The workshop is generously funded by the Andrew W. Mellon Foundation. Each participant will be provided with housing and a stipend of $1,500 to help cover round-trip travel costs, food, and incidental expenses for the duration of the program.
Course Topic: Replication
Through the theme of replication, SITSA participants will have opportunities to consider some of the thorny issues around authenticity, originality, reproducibility, appropriation, and the role that replication may play in ethical stewardship.
There is a long history of artists and craftspeople creating copies or multiples of their work, producing artworks that consist of replication(s), and incorporating reproduction(s) into original works. Familiarization with instruments and materials of a craft to hone skills entails repetition of gestures. Copying others’ works and artistic processes is also a time-honored practice: for some, it is an act of devotion; for others, it is adopted for greater dissemination or to serve remunerative ends.
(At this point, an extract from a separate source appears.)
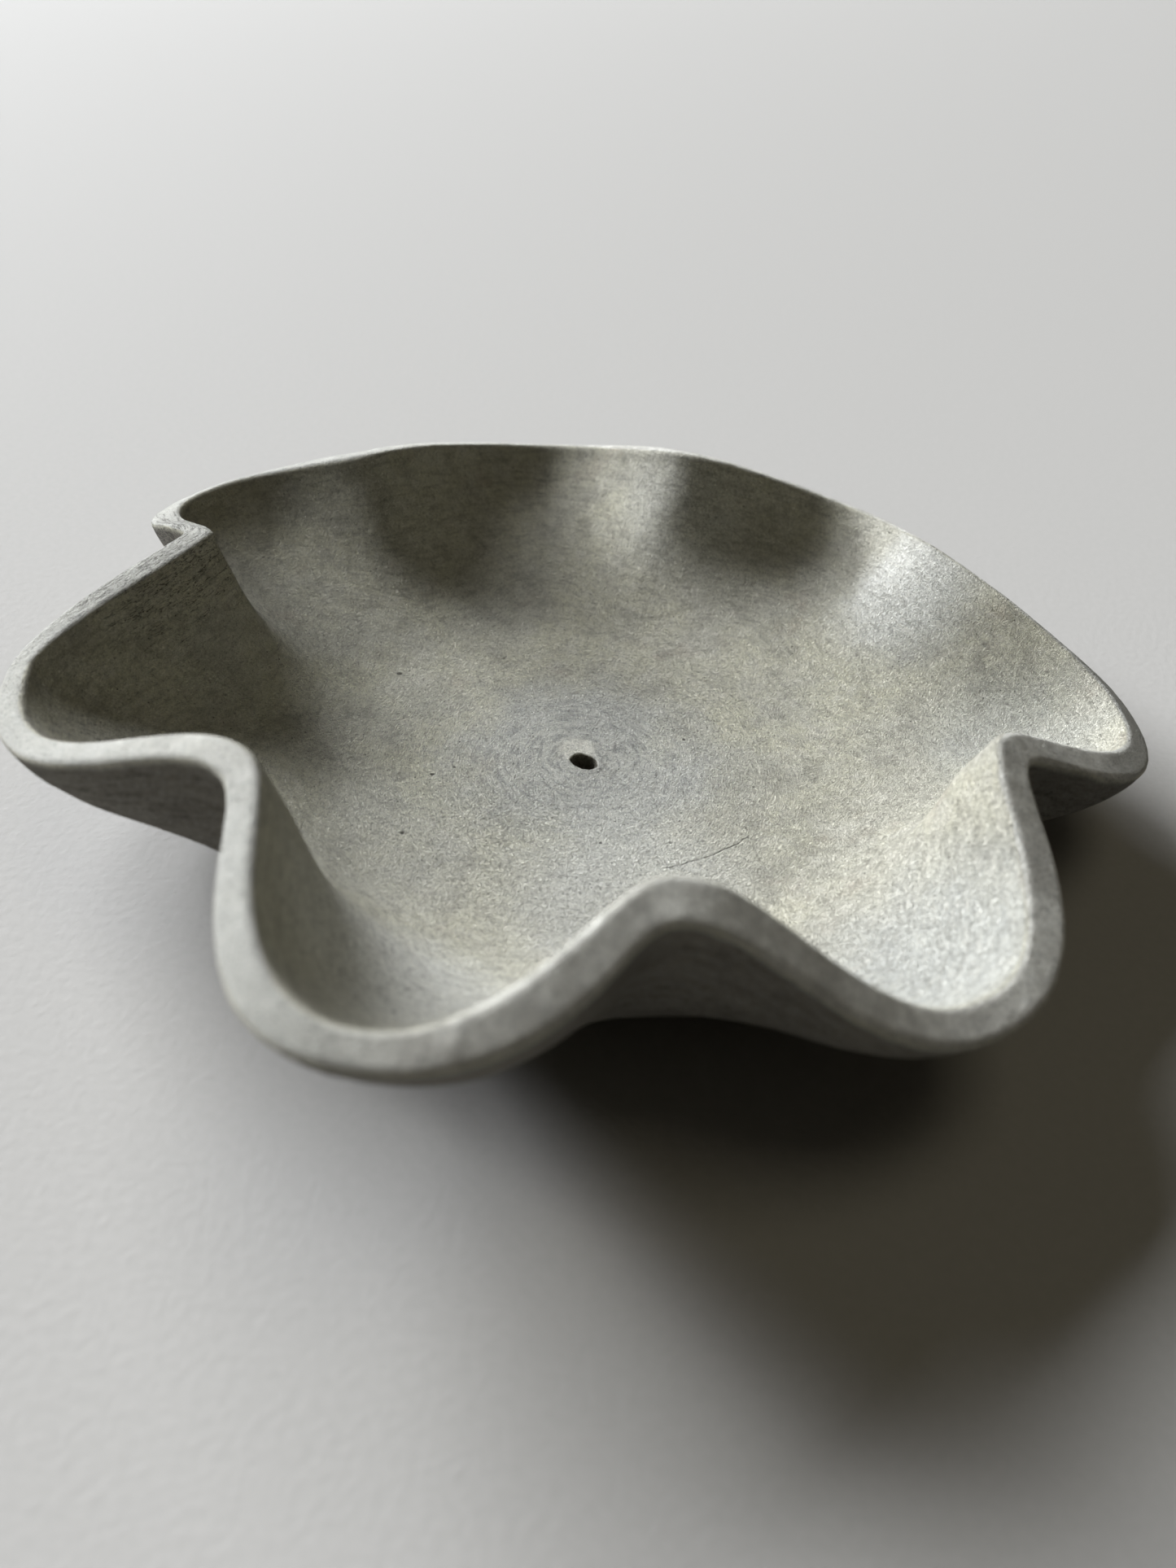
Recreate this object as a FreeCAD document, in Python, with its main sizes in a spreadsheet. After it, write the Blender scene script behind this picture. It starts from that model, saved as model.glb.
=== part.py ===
import FreeCAD, Part
import functools
import math
import os

# Ruffled bowl, formed in one piece from paper pulp.
# Millimetres, +Z up, origin at the centre of the foot, on the plane the bowl stands on.
# Angles are in degrees, anticlockwise from +X seen from above.

doc = FreeCAD.newDocument("ruffled_bowl")

# ---------------------------------------------------------------- driving dimensions

# name, value, what it is
SIZES = [
    ("floor_radius", 90.0, "radius of the flat floor, and of the flat foot below it"),
    ("floor_thick", 11.0, "thickness of the floor"),
    ("floor_handle", 0.26, "share of the wall's length that hugs the floor"),
    ("rim_handle", 0.26, "share of the wall's length that keeps the lip slope"),
    ("full_from", 0.80, "how far up the wall, as a share, the ruffles have their full depth"),
    ("even_over", 24.0, "degrees each way over which the ruffles even out at the floor"),
    ("lip_round_inside", 2.5, "rounding of the rim's inner edge"),
    ("lip_round_outside", 2.0, "rounding of the rim's outer edge"),
    ("hole_radius", 5.0, "radius of the hole in the middle of the floor"),
]

# The rim turns out into a lobe and in into a fold, seven times each, in this order.
# Each turn has its direction, the reach of the rim's inner edge from the axis, the
# height of that edge, and the slope and thickness of the wall there.  Cut is how far
# the rim's flat top leans from square across the wall towards level, and below 0 it leans
# further outwards.  Fullness shapes the flank from this turn to the next: above 1 it makes
# the lobe broad and the fold tight.
# name, direction, reach, height, slope, thickness, cut, fullness
TURNS = [
    ("fold_1", 36.5, 170.0, 64.0, 49.0, 12.0, 0.0, 1.05),
    ("lobe_1", 54.0, 191.5, 51.5, 67.0, 9.5, 0.0, 1.00),
    ("fold_2", 78.0, 156.5, 70.5, 71.0, 12.0, 0.0, 1.10),
    ("lobe_2", 101.0, 196.5, 50.5, 67.0, 9.5, 0.0, 1.00),
    ("fold_3", 128.5, 165.0, 67.5, 72.0, 12.0, 0.0, 1.10),
    ("lobe_3", 145.5, 206.0, 51.0, 61.0, 9.5, 0.0, 1.45),
    ("fold_4", 166.5, 150.0, 72.5, 83.0, 12.0, 0.0, 0.75),
    ("lobe_4", 189.5, 191.0, 55.0, 70.0, 9.5, 0.0, 1.25),
    ("fold_5", 232.0, 144.5, 95.5, 70.0, 10.5, 0.0, 0.95),
    ("lobe_5", 256.5, 205.5, 94.5, 63.0, 10.0, 8.0, 1.20),
    ("fold_6", 278.5, 155.0, 102.5, 71.0, 13.5, -2.0, 1.10),
    ("lobe_6", 308.5, 181.5, 60.0, 65.0, 11.5, 5.0, 1.05),
    ("fold_7", 335.5, 138.0, 82.0, 68.0, 13.5, -3.0, 1.40),
    ("lobe_7", 369.0, 197.0, 47.5, 77.0, 11.0, -18.0, 0.75),
]

sheet = doc.addObject("Spreadsheet::Sheet", "dims")
row = 1


def add_size(name, value, note):
    """Write one plain number with its name and note into the next row of the sheet."""
    global row
    sheet.set("A%d" % row, note)
    sheet.set("B%d" % row, str(value))
    sheet.setAlias("B%d" % row, name)
    row = row + 1


for name, value, note in SIZES:
    add_size(name, value, note)
for name, direction, reach, height, slope, thick, cut, fullness in TURNS:
    add_size(name + "_direction", direction, "direction of this turn from +X")
    add_size(name + "_reach", reach, "from the axis to the rim's inner edge")
    add_size(name + "_height", height, "height of the rim's inner edge")
    add_size(name + "_slope", slope, "slope of the wall at the rim")
    add_size(name + "_thick", thick, "thickness of the wall at the rim")
    add_size(name + "_cut", cut, "lean of the rim's flat top from square across the wall")
    add_size(name + "_fullness", fullness, "shape of the flank up to the next turn")
doc.recompute()


def size(name):
    """A driving dimension, read back from the sheet."""
    return float(sheet.get(name))


# ---------------------------------------------------------------- shape of the rim

SECTORS = 16            # faces round the axis in each surface
PER_SECTOR = 10         # half-planes worked out in each sector
UP = 9                  # stations from the floor to the rim
ON_CURVE = 0.01         # an edge this close to a rim curve lies along it
EVEN_STEPS = 6          # half-planes each way that are averaged to even out the ruffles
turn_names = [turn[0] for turn in TURNS]


def turn_values(name):
    """Reach, height, slope, thickness and cut at one turn of the rim."""
    return [size(name + kind) for kind in ("_reach", "_height", "_slope", "_thick", "_cut")]


@functools.lru_cache(maxsize=None)
def rim_at(angle):
    """Reach, height, slope, thickness and cut of the rim in the half-plane at an angle."""
    first = size(turn_names[0] + "_direction")
    angle = first + (angle - first) % 360.0
    for here, name in enumerate(turn_names):
        following = turn_names[(here + 1) % len(turn_names)]
        start = size(name + "_direction")
        end = size(following + "_direction")
        if end < start:
            end = end + 360.0
        if start <= angle <= end:
            break
    along = (angle - start) / (end - start)
    if name.startswith("lobe"):
        lobe, fold, from_lobe = name, following, along
    else:
        lobe, fold, from_lobe = following, name, 1.0 - along
    share = 0.5 + 0.5 * math.cos(math.pi * from_lobe ** size(name + "_fullness"))
    at_lobe = turn_values(lobe)
    at_fold = turn_values(fold)
    return [f + (o - f) * share for f, o in zip(at_fold, at_lobe)]


@functools.lru_cache(maxsize=None)
def evened_rim(angle):
    """The rim's values averaged over a stretch each side of an angle."""
    step = size("even_over") / EVEN_STEPS
    near = [rim_at(angle + k * step) for k in range(-EVEN_STEPS, EVEN_STEPS + 1)]
    return [sum(values) / len(near) for values in zip(*near)]


def values_at(angle, up):
    """The rim's values as the wall follows them at a station: evened out near the floor."""
    climbed = min(1.0, up / size("full_from"))
    share = climbed * climbed * (3.0 - 2.0 * climbed)
    return [e + (true - e) * share for e, true in zip(evened_rim(angle), rim_at(angle))]


def wall_curve(angle, up):
    """Control points (distance, height) of the inner face, as they apply at a station."""
    reach, height, slope, thick, cut = values_at(angle, up)
    start = (size("floor_radius"), size("floor_thick"))
    length = math.hypot(reach - start[0], height - start[1])
    low = (start[0] + size("floor_handle") * length, start[1])
    tilt = math.radians(slope)
    pull = size("rim_handle") * length
    high = (reach - pull * math.cos(tilt), height - pull * math.sin(tilt))
    return [start, low, high, (reach, height)], thick, cut


def wall_point(angle, up):
    """Inner point, outward unit normal in the half-plane, thickness and climb at a station.

    Climb is how far the outer face slides up along the wall, as a share of the thickness,
    to lean the rim's flat top towards level.  It grows from nothing near the rim.
    """
    points, thick_at_rim, cut = wall_curve(angle, up)
    down = 1.0 - up
    shares = (down ** 3, 3 * down ** 2 * up, 3 * down * up ** 2, up ** 3)
    point = [sum(s * p[i] for s, p in zip(shares, points)) for i in (0, 1)]
    steps = [(b[0] - a[0], b[1] - a[1]) for a, b in zip(points, points[1:])]
    shares = (down ** 2, 2 * down * up, up ** 2)
    along = [sum(s * d[i] for s, d in zip(shares, steps)) for i in (0, 1)]
    length = math.hypot(along[0], along[1])
    normal = (along[1] / length, -along[0] / length)
    thick = size("floor_thick") + (thick_at_rim - size("floor_thick")) * up
    climb = math.tan(math.radians(cut)) * up ** 4
    return point, normal, thick, climb


def wall_pair(angle, up):
    """Inner and outer points of the wall, as vectors.

    Where the rim runs slantwise across the half-plane, the outer point moves out by
    the secant of that slant, which keeps the wall's true thickness.
    """
    step = 0.5
    point, normal, thick, climb = wall_point(angle, up)
    before = wall_point(angle - step, up)[0]
    after = wall_point(angle + step, up)[0]
    turn = math.radians(2 * step) * point[0]
    slant = sum((a - b) * n for a, b, n in zip(after, before, normal)) / turn
    offset = thick * math.hypot(1.0, slant)
    outer = (point[0] + offset * (normal[0] - climb * normal[1]),
             point[1] + offset * (normal[1] + climb * normal[0]))
    turned = math.radians(angle)
    return [FreeCAD.Vector(r * math.cos(turned), r * math.sin(turned), z)
            for r, z in (point, outer)]


# ---------------------------------------------------------------- surfaces

def ring_curve(ring):
    """Smooth closed curve through a ring of points, running from 0 to 1 once round."""
    count = len(ring)
    curve = Part.BSplineCurve()
    curve.interpolate(Points=ring, PeriodicFlag=True,
                      Parameters=[i / count for i in range(count + 1)])
    return curve


def wall_faces(rings):
    """Faces of a surface that closes round the axis and runs upwards through the rings."""
    curves = [ring_curve(ring) for ring in rings]
    heights = [i / (len(rings) - 1) for i in range(len(rings))]
    columns = []
    for column in zip(*[curve.getPoles() for curve in curves]):
        upward = Part.BSplineCurve()
        if len(column) == 2:
            upward.buildFromPolesMultsKnots(list(column), [2, 2], [0.0, 1.0], False, 1)
        else:
            upward.interpolate(Points=list(column), Parameters=heights)
        columns.append(upward)
    surface = Part.BSplineSurface()
    surface.buildFromPolesMultsKnots(
        [column.getPoles() for column in columns],
        curves[0].getMultiplicities(), columns[0].getMultiplicities(),
        curves[0].getKnots(), columns[0].getKnots(),
        True, False, curves[0].Degree, columns[0].Degree)
    faces = []
    for i in range(SECTORS):
        patch = surface.copy()
        patch.segment(i / SECTORS, (i + 1) / SECTORS, 0.0, 1.0)
        faces.append(patch.toShape())
    return faces


def flat_disc(ring):
    """Flat face inside a closed ring of points."""
    arcs = []
    for i in range(SECTORS):
        arc = ring_curve(ring)
        arc.segment(i / SECTORS, (i + 1) / SECTORS)
        arcs.append(arc.toShape())
    return Part.Face(Part.Wire(arcs))


def wall_rings():
    """Rings of inner points and of outer points, from the floor up to the rim."""
    count = SECTORS * PER_SECTOR
    angles = [360.0 * i / count for i in range(count)]
    inner = []
    outer = []
    for station in range(UP):
        pairs = [wall_pair(angle, station / (UP - 1)) for angle in angles]
        inner.append([pair[0] for pair in pairs])
        outer.append([pair[1] for pair in pairs])
    return inner, outer


def pulp_solid(inner, outer):
    """Floor, ruffled wall, flat-cut rim and foot as one closed solid, without the hole."""
    faces = [flat_disc(inner[0]), flat_disc(outer[0])]
    faces = faces + wall_faces(inner)
    faces = faces + wall_faces([inner[-1], outer[-1]])
    faces = faces + wall_faces(outer)
    shell = Part.makeShell(faces)
    shell.sewShape()
    solid = Part.makeSolid(shell)
    if solid.Volume < 0:
        solid.reverse()
    return solid


def edges_along(shape, ring):
    """Numbers of the shape's edges that lie along the smooth curve through a ring."""
    path = ring_curve(ring).toShape()
    found = []
    for number, edge in enumerate(shape.Edges, 1):
        middle = edge.valueAt(0.5 * (edge.FirstParameter + edge.LastParameter))
        places = [middle] + [vertex.Point for vertex in edge.Vertexes]
        gaps = [path.distToShape(Part.Vertex(place))[0] for place in places]
        if max(gaps) < ON_CURVE:
            found.append(number)
    return found


# ---------------------------------------------------------------- the bowl

inner_rings, outer_rings = wall_rings()

pulp = doc.addObject("Part::Feature", "pulp")
pulp.Shape = pulp_solid(inner_rings, outer_rings)
pulp.Placement = FreeCAD.Placement()

hole_tool = doc.addObject("Part::Cylinder", "hole_tool")
hole_tool.setExpression("Radius", "dims.hole_radius")
hole_tool.setExpression("Height", "3 * dims.floor_thick")
hole_tool.setExpression("Placement.Base.z", "-dims.floor_thick")

pierced = doc.addObject("Part::Cut", "pierced")
pierced.Base = pulp
pierced.Tool = hole_tool
doc.recompute()

bowl = doc.addObject("Part::Fillet", "bowl")
bowl.Label = "ruffled_bowl"
bowl.Base = pierced
inside = size("lip_round_inside")
outside = size("lip_round_outside")
rounds = [(number, inside, inside)
          for number in edges_along(pierced.Shape, inner_rings[-1])]
rounds = rounds + [(number, outside, outside)
                   for number in edges_along(pierced.Shape, outer_rings[-1])]
bowl.Edges = rounds
bowl.Placement = FreeCAD.Placement()
doc.recompute()

# ---------------------------------------------------------------- checks and files

for item in doc.Objects:
    for state in item.State:
        if state in ("Invalid", "Error"):
            raise RuntimeError("%s is %s" % (item.Name, state))

if len(rounds) != 2 * SECTORS:
    raise RuntimeError("the rim has %d rounded edges" % len(rounds))

os.makedirs("parts", exist_ok=True)
for part in (bowl,):
    if part.Shape.isNull() or not part.Shape.isValid() or len(part.Shape.Solids) != 1:
        raise RuntimeError("%s is not one valid solid" % part.Label)
    part.Shape.exportStep("parts/%s.step" % part.Label)
    box = part.Shape.BoundBox
    print(part.Label, "%.1f x %.1f x %.1f" % (box.XLength, box.YLength, box.ZLength),
          "volume %.0f" % part.Shape.Volume)
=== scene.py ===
import math
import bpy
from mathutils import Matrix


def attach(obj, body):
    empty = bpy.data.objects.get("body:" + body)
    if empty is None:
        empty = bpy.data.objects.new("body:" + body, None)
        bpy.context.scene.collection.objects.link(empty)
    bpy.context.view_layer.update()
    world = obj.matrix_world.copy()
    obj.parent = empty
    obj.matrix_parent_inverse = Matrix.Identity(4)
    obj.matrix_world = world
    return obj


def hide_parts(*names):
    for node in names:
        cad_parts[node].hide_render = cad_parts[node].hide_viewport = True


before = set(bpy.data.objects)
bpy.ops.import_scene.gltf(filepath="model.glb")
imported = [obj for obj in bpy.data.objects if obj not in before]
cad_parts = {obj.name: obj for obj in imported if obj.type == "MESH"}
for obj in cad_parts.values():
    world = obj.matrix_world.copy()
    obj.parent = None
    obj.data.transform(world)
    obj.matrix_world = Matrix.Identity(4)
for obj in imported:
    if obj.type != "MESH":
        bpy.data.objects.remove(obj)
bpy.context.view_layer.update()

from types import SimpleNamespace
import bpy
import numpy as np
from mathutils import Matrix, Vector, noise

# A ruffled bowl of pale paper pulp, seen on a plain table in soft light from one side.
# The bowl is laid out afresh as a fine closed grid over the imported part, then given its
# uneven hand-formed surface. Lengths in the mesh are metres, and in the material millimetres.

NODE = "ruffled_bowl"
MM = 0.001

# The grid: columns run round the bowl, rows run along the cut face of the wall.
COLUMNS = 1152
FLOOR_EDGE = 85.0 * MM      # the flat floor is laid out in circles out to here
FLOOR_ROWS = 62
WALL_ROWS = 98
RIM_ROWS = 14
OUTER_ROWS = 84
FOOT_ROWS = 26
HOLE_ROWS = 9
HALVING_RADII = (44.0 * MM, 23.0 * MM, 12.0 * MM)   # the columns thin out inside each of these
FIRST_COLUMN = 0.37         # of a column's width past +X, to keep the slices off any seam there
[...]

The life of an artwork may also involve replication at various stages. Reproduction has – and continues to be -- instrumental in the preservation of cultural heritage, both in acts of conservation and restoration. And various kinds of remaking and reconstruction have been commonly adopted by archaeologists and art conservators to better understand artist’s processes, for instance, or how particular works were made and have been altered over time. Increasingly, art historians are applying such hands-on methodologies as well.
Guided by experts, participants will consider theoretical and practical questions about replication. They might consider the limits and possibilities of research into replication (by art historians, artists, scientists, conservators, craftspeople) and what more could be learned from other disciplines. They might also investigate what kinds of new knowledge digital imaging and analytical technologies can provide. Participants will be introduced to the tools used routinely in conservation to gather evidence of manufacture, alteration, and restoration and will carry out in-depth examination and documentation of selected objects from the museums’ collections. Hands-on processes will include some form of casting, printmaking, analog photographic printing, and painting in combination with close examination of works and conversations with artists/practitioners. The museums’ various collections, conservation research projects, and exhibitions will form the artifactual and material backbone of the course.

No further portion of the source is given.